The NFL "Fighting" Domestic Violence Is All Bluff And No Concrete Action
Following the now-infamous Ray Rice incident, the NFL vowed that it would work to change its image and take initiative in domestic violence issues within the sport and beyond. The NFL, a 501(c)(6) nonprofit that makes an estimated $10 billion in nontaxable income per year, has more than enough funds to truly change the lives of those affected by domestic violence. Instead, it's done little more than crisis management for the league in an attempt to fix their image.
The NFL pledged to donate less than one percent of their overall yearly profits to the National Domestic Violence Hotline. The $25M it's looking to give the hotline will be donated in a span of five years. No other nonprofit organizations have benefited from the NFL's commitment to end domestic violence. Though they've partnered with the organization NO MORE to release a series of PSAs and even allowed one such spot to run during the Super Bowl — a $4.5M value — it turns out that NO MORE is nothing more than marketing, according to a Deadspin report.
NO MORE describes itself as:
A public awareness and engagement campaign focused on ending domestic violence and sexual assault. Using its signature blue symbol to increase visibility and foster greater dialogue, NO MORE seeks to break social stigma, normalize the conversation around domestic violence and sexual assault, and increase resources to address these urgent issues. NO MORE is aligned with hundreds of organizations working at the local, state and national levels on prevention, advocacy, and services for survivors.
What does that mean for the NFL? Why, access to a high-level marketing consultant whose primary focus is to save their image. NO MORE's domain name is owned by designer brand Kate Spade — that's Fifth & Pacific on their list of executive committee members — and it's Spade's Jane Randel who is now consulting the NFL on their domestic violence issues.
Taking some of the suggestions from former FBI Director Robert S. Mueller III's report on the NFL's handling of the Ray Rice incident, the NFL now has a series of committees and investigative counsels intended to better handle any subsequent domestic violence issues. It's updated its personal conduct policy and now require that all NFL employees take part in an hour-long domestic violence presentation. There are better ways that the NFL can spend its time and money.

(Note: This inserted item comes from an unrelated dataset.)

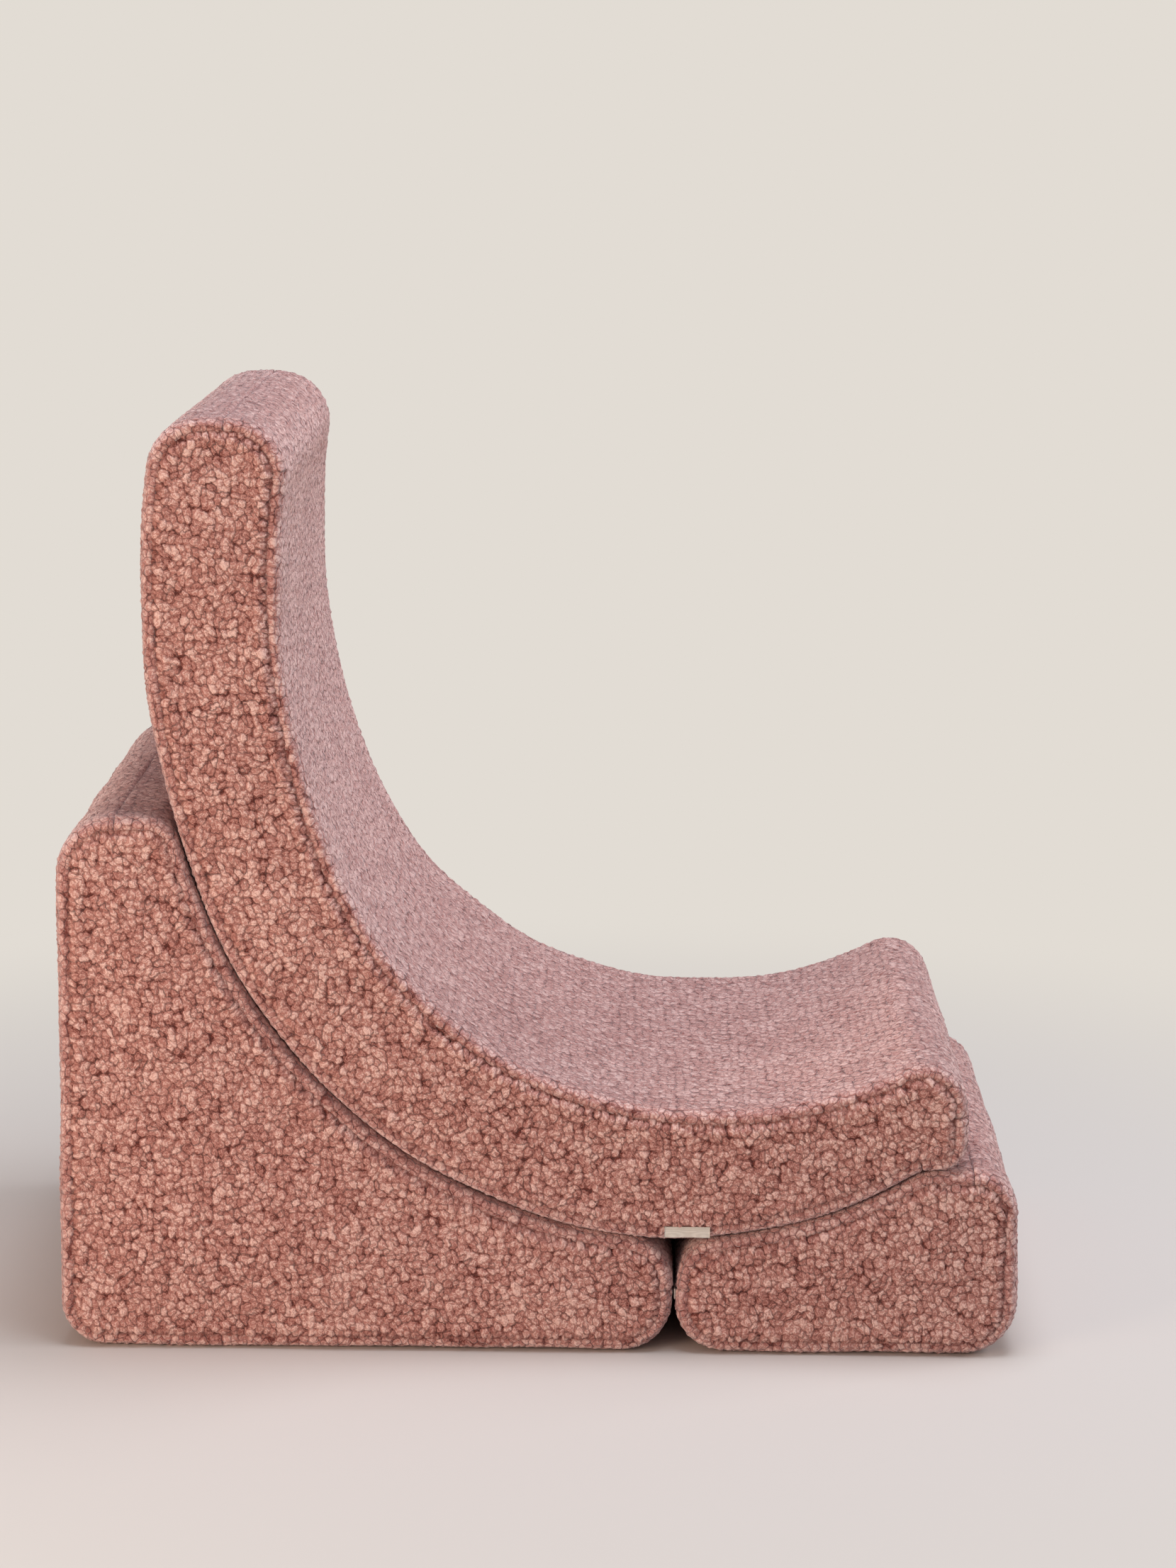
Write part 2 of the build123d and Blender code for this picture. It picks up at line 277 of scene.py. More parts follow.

Rather than subjecting employees to a presentation shorter than a football game, why not get those employees involved with worthwhile organizations like the National Network to End Domestic Violence? The organization is always seeking charter members and cell phones for donation to victims of domestic abuse. The NFL's Play 60 initiative is great for kids but what about extending similar outreach to adolescents struggling with domestic abuse? For that, there's always Break the Cycle, a nonprofit that aims to educate youth through violence reduction programs in school while also offering training programs for a wide variety of organizations.
The list of worthwhile nonprofits are seemingly endless, and the NFL appears to have more than enough capital to truly make a difference in turning the tide of rampant domestic violence within the league. Plus, donating a substantial amount of money or getting players to donate cell phones would certainly make for a far more meaningful PR gesture than a few PSAs that will, like the many Super Bowl ads they were sandwiched between, only fade with time.